Auch Schalke freut sich über Einnahmen

International hatte Schachtar seine sogenannten Heimspiele zunächst in Polens Hauptstadt Warschau ausgetragen, in der vergangenen Saison der Champions League war der Verein in Hamburg zu Hause. In dieser Saison folgte der Umzug nach Gelsenkirchen, mehr als zweieinhalbtausend Kilometer entfernt von der Heimat. Auch jetzt gegen den FC Bayern hat der FC Schachtar als Heimmannschaft die deutlich weitere Anreise aus der Ukraine als die Münchener. „Wir kennen gar nicht mehr die Bedeutung des Wortes Heimat“, hatte Srna vor dem ersten sogenannten Heimspiel in Gelsenkirchen gegen Bergamo gesagt. Die Dankbarkeit, die Arena mieten zu können, ist davon unbenommen. Über die Einnahmen freuen sich auch die klammen Schalke sehr.
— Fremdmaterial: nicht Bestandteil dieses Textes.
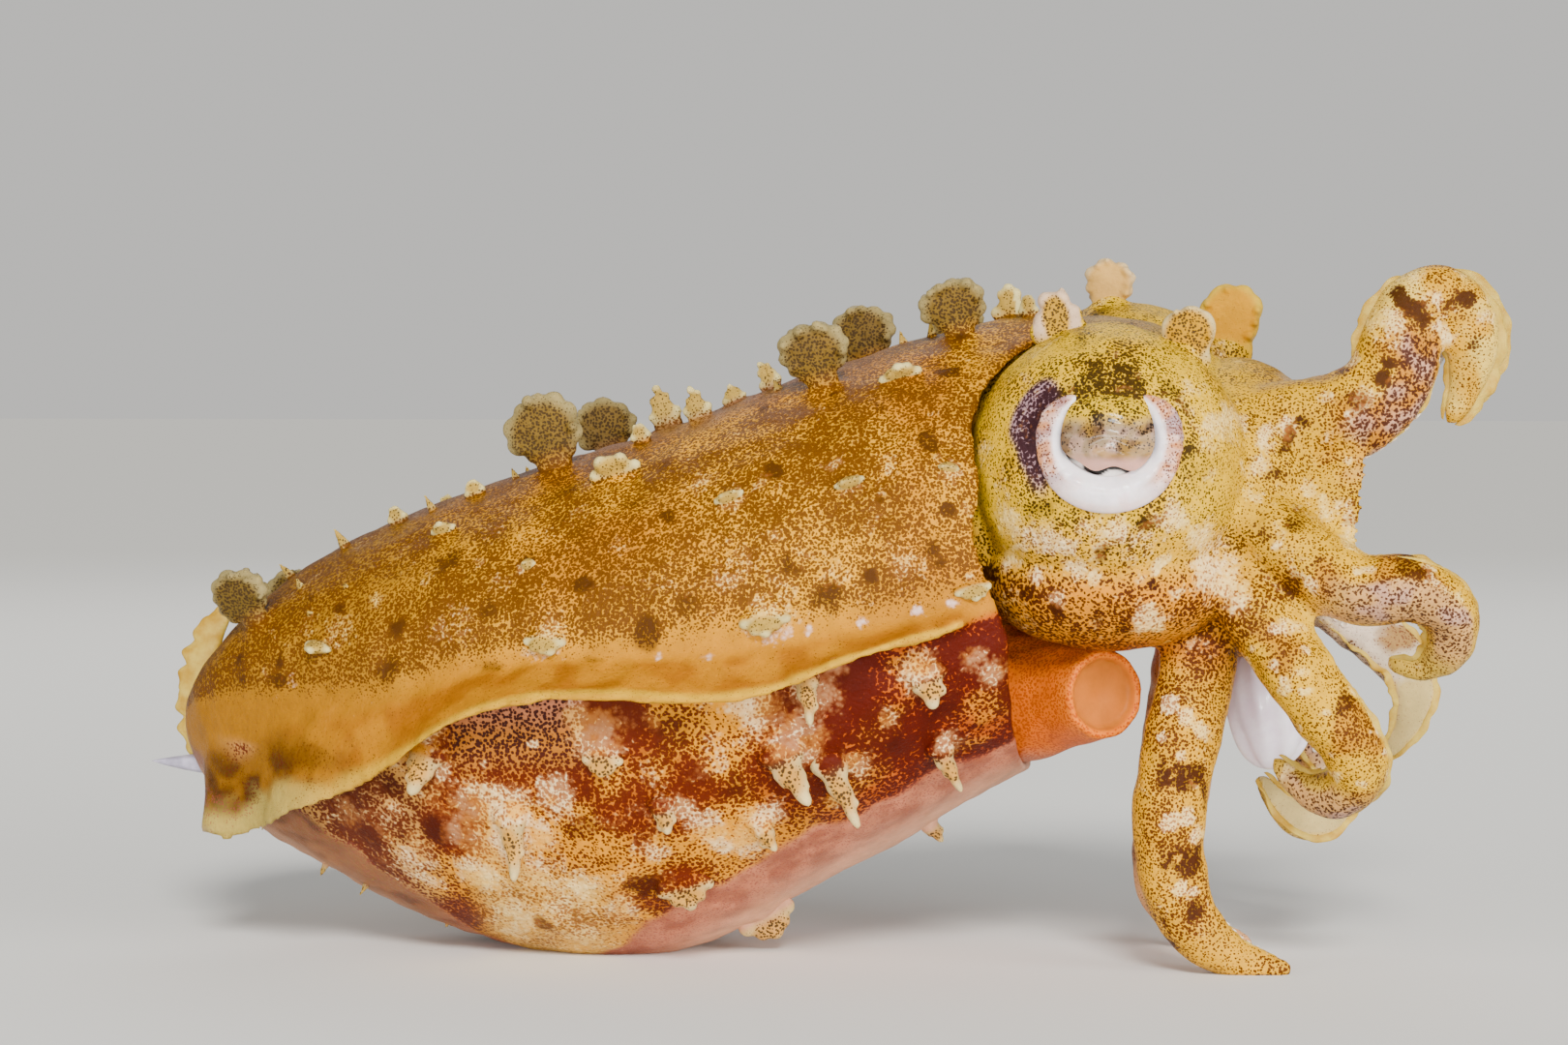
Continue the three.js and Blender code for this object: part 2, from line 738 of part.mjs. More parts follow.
function funnel() {
  const mouth = frameAt(funnelFrames(), 1);
  const bore = new THREE.CylinderGeometry(funnelBore, funnelBore * 0.8, 2 * funnelBoreDepth, 14);
  const turn = new THREE.Quaternion().setFromUnitVectors(new THREE.Vector3(0, 1, 0), mouth.tangent);
  bore.applyQuaternion(turn).translate(...mouth.point);
  const body = funnelForm(0).subtract(solid(bore));
  return largest(body.subtract(headForm(seam)).subtract(armRoots(seam)));
}

function fin(table, side) {
  const first = table[0][0];
  const last = table[table.length - 1][0];
  const blade = new THREE.CylinderGeometry(1, 1, 1, finAround, finAlong);
  reshape(blade, (p) => {
    const share = first + (last - first) * (p.y + 0.5);
    const width = along(table, share, 1) + finSink;
    const droop = THREE.MathUtils.degToRad(along(table, share, 2));
    const root = mantlePoint(share, (side * Math.PI) / 2, -finSink);
    const step = 0.01;
    const run = mantlePoint(share + step, (side * Math.PI) / 2);
    run.sub(mantlePoint(share - step, (side * Math.PI) / 2)).setZ(0).normalize();
    const outward = new THREE.Vector3(-run.y, run.x, 0).multiplyScalar(side);
    const across = new THREE.Vector3(0, 0, -Math.sin(droop)).addScaledVector(outward, Math.cos(droop));
    const face = new THREE.Vector3().crossVectors(run, across).normalize();
    const far = (1 - p.z) / 2;
    const half = (p.x * THREE.MathUtils.lerp(finRootThickness, finEdgeThickness, far)) / 2;
    p.copy(root).addScaledVector(across, width * far).addScaledVector(face, half);
  });
  return largest(solid(blade).subtract(mantleForm(seam)).subtract(headForm(seam)));
}

function cuttleboneSpine() {
  const length = spine.baseX - spine.tipX;
  const cone = new THREE.ConeGeometry(spine.radius, length, 10).rotateZ(Math.PI / 2);
  cone.translate((spine.baseX + spine.tipX) / 2, 0, spine.z);
  return largest(solid(cone).subtract(mantleForm(seam)));
}

function buccalMembrane() {
  const ball = new THREE.SphereGeometry(1, 28, 10);
  reshape(ball, (p) => {
    const around = Math.atan2(p.x, p.z);
    const low = THREE.MathUtils.clamp(-p.y, 0, 1);
    const reach = 1 + buccal.lobeDepth * low * Math.cos(buccal.lobes * around);
    p.set(p.x * reach * buccal.radii[0], p.z * reach * buccal.radii[1], p.y * buccal.radii[2]);
    p.add(new THREE.Vector3(...buccal.at));
  });
  return largest(solid(ball).subtract(headForm(seam)).subtract(armRoots(seam)));
}

function armPiece(arm, from, to) {
  const clear = armTube(arm, from, to).subtract(headForm(seam)).subtract(armRoots(seam, arm));
  return largest(join([clear, ...suckers(arm, from, to)]).subtract(belowFloor()));
}

// Materials
const skinGold = new THREE.MeshStandardMaterial({ color: 0xb9801f, roughness: 0.45, metalness: 0 });
const skinOrange = new THREE.MeshStandardMaterial({ color: 0xd9741a, roughness: 0.4, metalness: 0 });
const finAmber = new THREE.MeshStandardMaterial({ color: 0xd0901c, roughness: 0.35, metalness: 0 });
const eyePearl = new THREE.MeshStandardMaterial({ color: 0xe6d9cf, roughness: 0.15, metalness: 0 });
const membrane = new THREE.MeshStandardMaterial({ color: 0xdfe0ea, roughness: 0.35, metalness: 0 });
const bone = new THREE.MeshStandardMaterial({ color: 0xb9b6c4, roughness: 0.5, metalness: 0 });

const cuttlefish = new THREE.Group();

function place(name, made, material) {
  const mesh = new THREE.Mesh(toGeometry(made), material);
  mesh.name = name;
  cuttlefish.add(mesh);
}

place("mantle", mantle(), skinGold);
place("cuttlebone_spine", cuttleboneSpine(), bone);
place("fin_right", fin(finRight, rightSide), finAmber);
place("fin_left", fin(finLeft, leftSide), finAmber);
place("head", head(), skinGold);
place("eye_right", eyeForm(rightSide, 0), eyePearl);
place("eye_left", eyeForm(leftSide, 0), eyePearl);
place("funnel", funnel(), skinOrange);
place("buccal_membrane", buccalMembrane(), membrane);
for (const [name, arm] of Object.entries(arms)) {
  let from = arm.root;
  for (const [piece, end] of armPieces) {
    const to = arm.root + (1 - arm.root) * end;
    place(`${name}_${piece}`, armPiece(arm, from, to), skinGold);
    from = to;
  }
}

export default cuttlefish;
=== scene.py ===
"""Dwarf cuttlefish at life size, walking on its two lowest arms.

The shapes are worked out in millimetres, +Z up, +X forward, the animal's right side at -Y,
and each finished mesh is brought to metres.
"""

import math
import random

import bmesh
import bpy
import numpy as np
from mathutils import Matrix, Vector


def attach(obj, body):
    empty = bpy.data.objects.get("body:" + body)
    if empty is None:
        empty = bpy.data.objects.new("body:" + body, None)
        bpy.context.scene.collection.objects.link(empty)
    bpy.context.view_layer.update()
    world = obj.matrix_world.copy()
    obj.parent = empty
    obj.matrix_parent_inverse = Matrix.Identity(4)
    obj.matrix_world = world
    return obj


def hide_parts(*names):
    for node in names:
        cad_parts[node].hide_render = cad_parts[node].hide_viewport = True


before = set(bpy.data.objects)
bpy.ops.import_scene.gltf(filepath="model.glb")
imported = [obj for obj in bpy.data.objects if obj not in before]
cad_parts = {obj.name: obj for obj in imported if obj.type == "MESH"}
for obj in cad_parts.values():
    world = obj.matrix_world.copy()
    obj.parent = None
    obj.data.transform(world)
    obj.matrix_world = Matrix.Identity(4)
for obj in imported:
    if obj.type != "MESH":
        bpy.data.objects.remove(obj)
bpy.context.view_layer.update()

MM = 0.001
RIGHT, LEFT = -1, 1
SIDES = ((RIGHT, "right"), (LEFT, "left"))
CURVE_STEPS = 600
# Size of the grid on which forms are grown together
MANTLE_GRID, HEAD_GRID, PAPILLA_GRID, FUNNEL_GRID = 0.332, 0.27, 0.14, 0.16
LEAST_PAPILLA = 40  # corners
ABOVE_FLOOR = 0.02

# ---- Measures of the body, as in the CAD model ----

TAIL_X, NOSE_X = -25.0, 35.0
# share along the body, half width, widest height, top height, bottom height
MANTLE = [
    (0, 0, 13.5, 13.5, 13.5),
    (0.125, 5.4, 15.6, 18.6, 8.8),
    (0.25, 9.8, 16.8, 24.0, 4.8),
    (0.375, 13.6, 17.6, 28.2, 0.6),
    (0.5, 15.8, 18.6, 31.9, -0.5),
    (0.625, 16.0, 20.0, 36.0, 5.0),
    (0.75, 14.0, 22.0, 38.6, 10.6),
    (0.875, 10.0, 25.0, 37.8, 14.6),
    (1, 0, 27.0, 27.0, 27.0),
]
WALL = 0.9
DORSAL_MARGIN_X = 30.4
SIDE_MARGIN = (27.6, 20.0, 0.35, 27.0)  # x, height, lean, top

HEAD_CORE = ((32, 0, 28.9), (10.4, 11, 9.9))
CROWN = ((40, 0, 27.2), (6.9, 9.6, 9.0))
EYE_DOME = ((33, 8.2, 29.9), (8.1, 7.6, 8.4))
CHEEK = ((33, 7.4, 23.4), (7.6, 6.2, 4.4))
NECK = ((24.5, 0, 27.2), (9.5, 10.4, 7.4))
EYE_GLOBE = ((33.5, 12.6, 30.9), (4.2, 2.95, 3.9))
LEFT_EYE_RISE = 1.5
EYE_CENTRE = (33.6, 31.5)

FUNNEL_PATH = [(22.4, 0, 16.4), (27, -1.6, 15.9), (30.4, -4.0, 16.3), (32.8, -7.2, 16.4)]
FUNNEL_RADII = (4.6, 4.3, 3.4, 2.6)
SPINE_BASE_X, SPINE_TIP_X, SPINE_Z = -23.2, -27.6, 10.9
MOUTH = ((42.2, 1.6, 15.6), (2.7, 3.2, 4.3))

# path, width at the root, power of the taper, fullness of the sucker side
ARMS = {
    "1_right": (
        [(39.5, -4.2, 31.0), (43.4, -4.4, 32.4), (46.5, -4.6, 32.9), (48.9, -4.6, 34.6),
         (49.8, -4.4, 37.0), (50.7, -4.1, 39.0), (52.2, -3.8, 39.7), (53.5, -3.5, 38.7),
         (54.0, -3.3, 36.8), (53.6, -3.2, 34.4), (52.7, -3.2, 32.2)],
        5.2, 2.8, 1.3,
    ),
    "2_right": (
        [(40.4, -7.4, 27.7), (44.1, -8.8, 24.9), (47.5, -9.6, 22.8), (50.7, -9.8, 22.9),
         (52.8, -9.0, 21.7), (52.9, -7.6, 19.5), (51.4, -6.4, 18.2), (49.2, -5.6, 18.4)],
        4.4, 2.3, 1.15,
    ),
    "3_right": (
        [(40.0, -7.4, 24.1), (43.0, -9.4, 19.6), (45.3, -10.0, 16.3), (47.1, -9.7, 13.9),
         (47.6, -8.9, 12.0), (46.7, -7.9, 10.8), (45.1, -7.0, 10.7), (43.7, -6.3, 11.5),
         (42.6, -5.8, 12.8)],
        4.4, 2.3, 1.1,
    ),
    "4_right": (
        [(38.4, -4.8, 22.0), (38.0, -6.4, 17.4), (37.3, -7.2, 13.8), (36.6, -7.6, 10.1),
         (36.7, -7.6, 6.4), (37.7, -7.4, 3.2), (40.0, -7.0, 1.2), (42.2, -6.8, 0.5),
         (44.0, -6.8, 0.2)],
        4.5, 3.4, 1.0,
    ),
    "1_left": (
        [(39.5, 4.2, 31.0), (44.0, 4.4, 32.6), (46.9, 4.4, 33.4), (49.2, 4.2, 35.2),
         (50.4, 4.0, 37.2), (51.4, 3.7, 38.8), (52.9, 3.4, 39.4), (54.1, 3.1, 38.4),
         (54.5, 2.9, 36.5), (54.0, 2.8, 34.4), (53.0, 2.8, 32.4)],
        4.8, 2.8, 1.2,
    ),
    "2_left": (
        [(41.0, 7.4, 26.9), (45.5, 8.2, 21.6), (48.5, 8.0, 18.9), (50.3, 7.4, 17.0),
         (50.7, 6.8, 14.8), (49.9, 6.2, 12.9), (48.9, 6.0, 11.6)],
        4.2, 2.3, 1.15,
    ),
    "3_left": (
        [(40.0, 7.4, 23.0), (42.6, 8.8, 16.6), (44.7, 8.5, 12.4), (45.7, 7.8, 9.8),
         (45.3, 6.8, 8.1), (43.9, 6.0, 7.8), (42.5, 5.4, 8.9), (41.3, 5.0, 10.8)],
        4.2, 2.3, 1.1,
    ),
    "4_left": (
        [(37.6, 4.4, 21.6), (36.9, 5.2, 16.4), (36.3, 5.4, 11.6), (35.7, 5.2, 7.0),
         (35.7, 4.8, 3.6), (37.2, 4.4, 1.5), (39.3, 4.0, 0.6), (41.2, 3.8, 0.2)],
        4.6, 3.4, 1.0,
    ),
}
ARM_NODES = [f"arm_{name}_{length}" for name in ARMS for length in ("base", "middle", "tip")]
CROWN_AXIS = (1, 0, -0.25)
ARM_TIP_RADIUS = 0.28
BEND_SHARE = 0.62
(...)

In Hamburg war der Zuspruch zu Schachtars drei Gruppenspielen der Champions League gegen den Porto, Barcelona und Antwerpen allerdings deutlich höher ausgefallen, als jeweils mehr als 45.000 Zuschauer kamen. In Gelsenkirchen waren es gegen Bergamo 21.636 und Bern 17.420, darunter auch einige Schalker Fans, die erstmals seit 2019 wieder Champions-League-Fußball in ihrer Arena erleben konnten. Schachtars drittes Spiel gegen die Bayern wird den Schnitt deutlich heben, was auch daran liegt, dass die ursprünglich aufgerufenen Preise nach einer Boykott-Drohung der Münchener Fans und der Intervention der Vereinsführung halbiert wurden. Auch deshalb dürften die Bayern-Anhänger nun in der Mehrzahl sein – auswärts bei ihrem gefühlten Heimspiel.